Second edition of the first decorative map to show Cook's tracks in the Pacific, one of the most sought after early maps to depict Cook's Voyage to New Zealand, Australia and the South Pacific.

The map records discoveries made during the Endeavour's voyage of exploration in Australia, New Zealand, New Guinea and the South Pacific, as well as showing the tracks of Carteret, Byron and Wallis. The charting of the east coast of Australia and New Zealand is shown in detail, based on Cook's map of the region, the "Chart of part of the South Seas".

Antonio Zatta was a leading European cartographer and publisher, and his Atlante Novissimo was one of the most beautifully produced of all eighteenth-century atlases, with much space devoted to the new discoveries of Captain Cook. Along with his contemporary, Giovanni Battista Pasquali, Zatta was responsible for the revival of taste in Venetian fine printing. Famous for his sardonic tone and as something of a controversialist, he was also well known for producing lavish editions of Italian classics and raccolte (collections of poems for special occasions).
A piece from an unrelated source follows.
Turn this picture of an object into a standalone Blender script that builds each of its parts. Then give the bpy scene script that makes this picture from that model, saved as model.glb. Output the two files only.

As with many maps by the famous mapmaker, the large decorative vignette dominates, and the original hand-coloring is fine and sensitively rendered. The ship depicted in the vignette is almost certainly Cook's ship, the Endeavour.
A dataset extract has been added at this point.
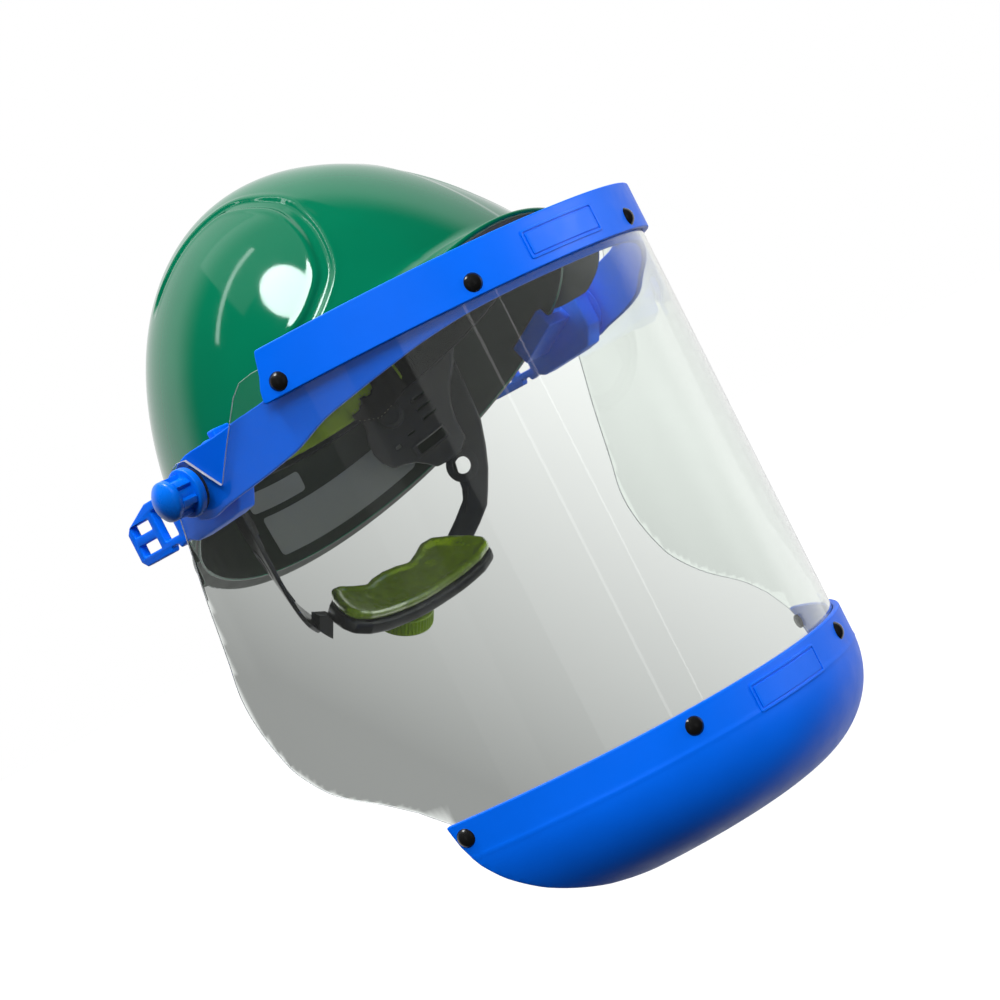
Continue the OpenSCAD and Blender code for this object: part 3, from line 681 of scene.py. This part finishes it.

The map was first issued in Zatta's Atlante Novissimo.  The present example appears in Jean Pierre Berenger's compilation of voyages, published 1794-96.  This second edition, with a new title, is much rarer than the first.

Condition Description
Minor toning and soiling.
Antonio Zatta Biography

Antonio Zatta (fl. 1757-1797) was a prominent Italian editor, cartographer, and publisher. Little is known about his life beyond his many surviving published works. It is possible that he was born as early as 1722 and lived as late as 1804. He lived in Venice and his work flourished between 1757 and 1797. He is best known for his atlas, Atlante Novissimo (1779-1785), and for his prolific output of prints and books that were both precisely made and aesthetically pleasing. Zatta clearly had a large network from which to draw information; this is how he was able to publish the first glimpse of the islands visited by Captain Cook in the Atlante Novissimo. Zatta also published books of plays and architecture.